2012/03/01
Ching Yinggi: Dinosaur Eggs Found in China
It was normally the busiest time of the day in Wang Lixia's office on the sixth floor of the Geological Museum of China, but at 10:30 am on Tuesday, everyone stopped talking, waiting for a VIP guest to arrive. A nest of fossilized dinosaur eggs is displayed in Beijing on Tuesday. The nest, estimated to be at least 65 million years old, was returned to China after being smuggled to the United States. Finally, Wang broke the silence. Everyone swarmed to be the first ones to see the famous visitor they had been waiting for five years: The egg fossils were unearthed in Guangdong province in 1984, but smuggled out of China.
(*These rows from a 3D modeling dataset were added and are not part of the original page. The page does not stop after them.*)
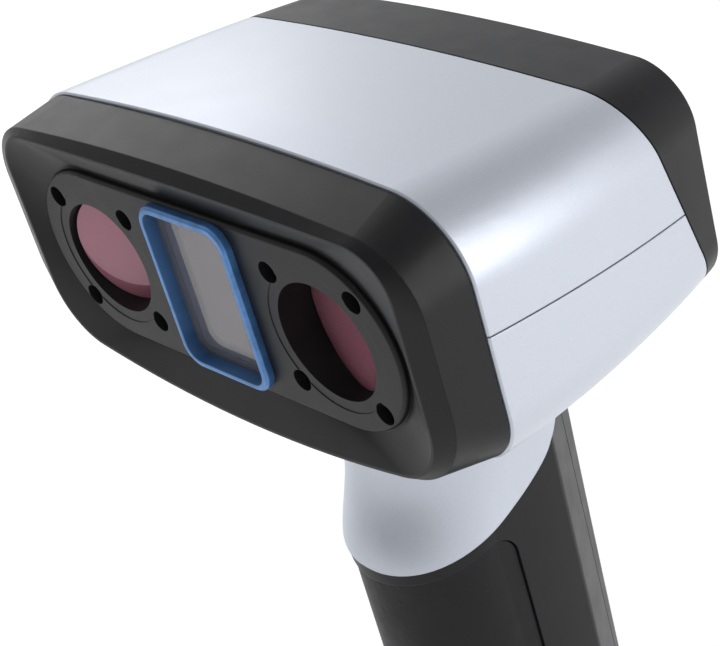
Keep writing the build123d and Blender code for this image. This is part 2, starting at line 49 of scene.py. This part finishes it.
# softboxes: name, direction, distance, size, energy
SOFTBOXES = (
    ("back_right", (0.85, 0.50, 0.20), 0.8, (0.22, 0.7), 2.0),
    ("back_left", (-0.85, 0.30, 0.45), 0.9, (0.6, 0.5), 1.6),
)
SENSOR_WIDTH = 36.0
LENS_LENGTH = 101.3
CAMERA_PLACE = (0.2509, -0.1818, 0.3741)
CAMERA_RIGHT = (0.6659, 0.7035, -0.2483)
CAMERA_BACK = (0.7037, -0.4816, 0.5225)


# ---- node helpers -------------------------------------------------------------------------------
class Surface:
    """A principled material whose colour, roughness and relief come from noise at real scale."""

    def __init__(self, name, colour, roughness, **settings):
        self.material = bpy.data.materials.new(name)
        self.material.use_nodes = True
        self.tree = self.material.node_tree
        self.shader = self.tree.nodes["Principled BSDF"]
        self.shader.inputs["Base Color"].default_value = (*colour, 1.0)
        self.shader.inputs["Roughness"].default_value = roughness
        for key, value in settings.items():
            self.shader.inputs[key.replace("_", " ")].default_value = value
        self.colour = colour
        self.roughness = roughness
        self.place = self.node("ShaderNodeTexCoord").outputs["Object"]
        self.normal = None

    def node(self, kind):
        return self.tree.nodes.new(kind)

    def link(self, source, target):
        self.tree.links.new(source, target)

    def noise(self, size, detail=3.0):
        """Noise whose features are about size metres across."""
        texture = self.node("ShaderNodeTexNoise")
        texture.inputs["Scale"].default_value = 1.0 / size
        texture.inputs["Detail"].default_value = detail
        texture.inputs["Roughness"].default_value = NOISE_ROUGHNESS
        self.link(self.place, texture.inputs["Vector"])
        return texture.outputs["Fac"]

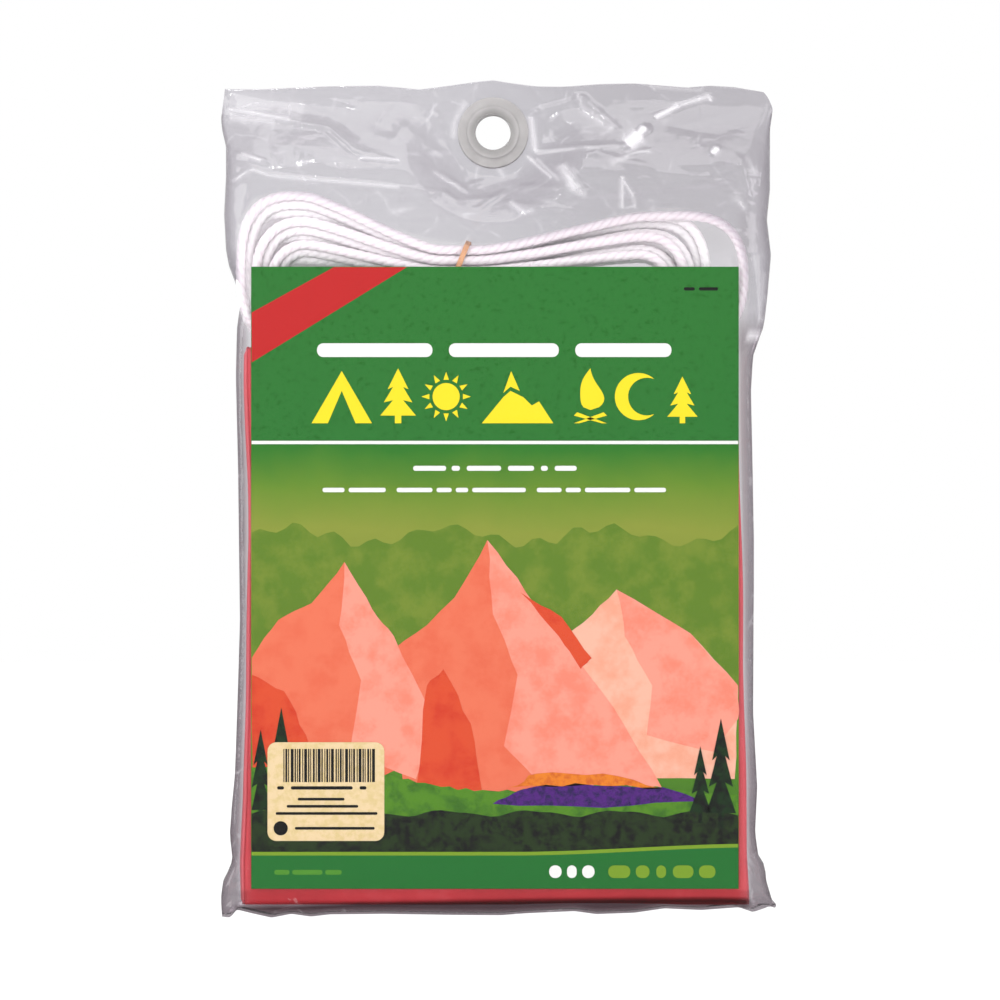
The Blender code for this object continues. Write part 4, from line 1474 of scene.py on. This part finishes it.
@dataclass
class SnapEyelet:
    """The eyelet's two halves, turned with rounded edges. Its sizes are in mm."""

    bore: float = 6.45
    wall: float = 1.0
    rim: float = 9.8
    rim_height: float = 2.0
    flange: float = 13.0
    flange_thick: float = 1.1
    seat: float = 0.55
    lip: float = 0.65
    # Painted shade towards the bore: its reach from the axis and its fade in mm, and its strength.
    dark_reach: float = 9.0
    dark_fade: float = 2.2
    dark_share: float = 0.75
    steps: int = 112

    def arc(self, centre: tuple[float, float], radius: float, start: float,
            end: float) -> list[tuple[float, float]]:
        """Points along an arc of a section, with its angles in degrees."""
        angles = np.radians(np.linspace(start, end, 6))
        return [(centre[0] + radius * math.cos(a), centre[1] + radius * math.sin(a)) for a in angles]

    def front_profile(self) -> np.ndarray:
        """The front half's section: flange, step, raised rim, barrel and snap lip.

        Returns:
            Rows of (radius, depth) round the section.
        """
        face, rim = self.seat + self.flange_thick, self.seat + self.rim_height
        barrel = self.bore + self.wall
        hook = face + 0.3
        outline = [(barrel, -self.seat), (self.flange - 0.4, -self.seat)]
        outline += self.arc((self.flange - 0.45, -self.seat - 0.55), 0.45, 0, -90)
        outline += [(self.rim + 0.9, -face + 0.10), (self.rim + 0.2, -face)]
        outline += self.arc((self.rim - 0.75, -rim + 0.7), 0.7, 0, -90)
        outline += self.arc((self.bore + 0.6, -rim + 0.6), 0.6, -90, -180)
        outline += [(self.bore, hook + 0.4), (barrel, hook + 0.4), (barrel + self.lip, hook), (barrel, hook)]
        return np.array(outline)

    def back_profile(self) -> np.ndarray:
        """The back ring's section.

        Returns:
            Rows of (radius, depth) round it.
        """
        face = self.seat + self.flange_thick
        inner = self.bore + self.wall + 0.3
        outline = [(inner, self.seat), (self.flange - 0.4, self.seat)]
        outline += self.arc((self.flange - 0.45, face - 0.45), 0.45, 0, 90)
        outline += [(inner + 0.3, face), (inner, face - 0.3)]
        return np.array(outline)

    def build(self) -> None:
        """Builds both halves and lets them ride on the bag."""
        plastic = EyeletPlastic().material()
        for name, node, profile in (
            ("eyelet_flange", "eyelet_front", self.front_profile()),
            ("eyelet_ring", "eyelet_back", self.back_profile()),
        ):
            points, faces = turned(profile * MM, self.steps)
            item = make_object(name, points, faces, plastic)
            item.data.set_sharp_from_angle(angle=math.radians(40))
            radius = np.hypot(points[:, 0], points[:, 2]) / MM
            # Painted shade: the plastic is drawn darker towards the bore.
            add_share(item, "wall", self.dark_share * ease((self.dark_reach - radius) / self.dark_fade))
            turn_out(item)
            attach(item, "bag")
            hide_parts(node)
        log.info("snap eyelet: two halves")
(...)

In 2003, a collector in the United States purchased the nest from a source in Taiwan, but it was not until 2006, that dinosaur experts in China became aware of the eggs, when they were auctioned in Los Angeles for $419,750. The experts appealed to the Chinese government, and the Ministry of Foreign Affairs began efforts to bring the dinosaur nest home. China's claims persuaded the US Federal Bureau of Investigation and Los Angeles police to investigate the smuggling case, and within two months the fossilized eggs had been confiscated, but the buyer of the nest contested ownership, and it was only recently that judicial authorities ruled that the fossils belonged to China. Tao Qingfa, an official from the Ministries of Land and Resources, who took part in the nest's repatriation, said that the case set an example for China and US cooperation on law enforcement, and will be a basis for further action against fossil smugglers.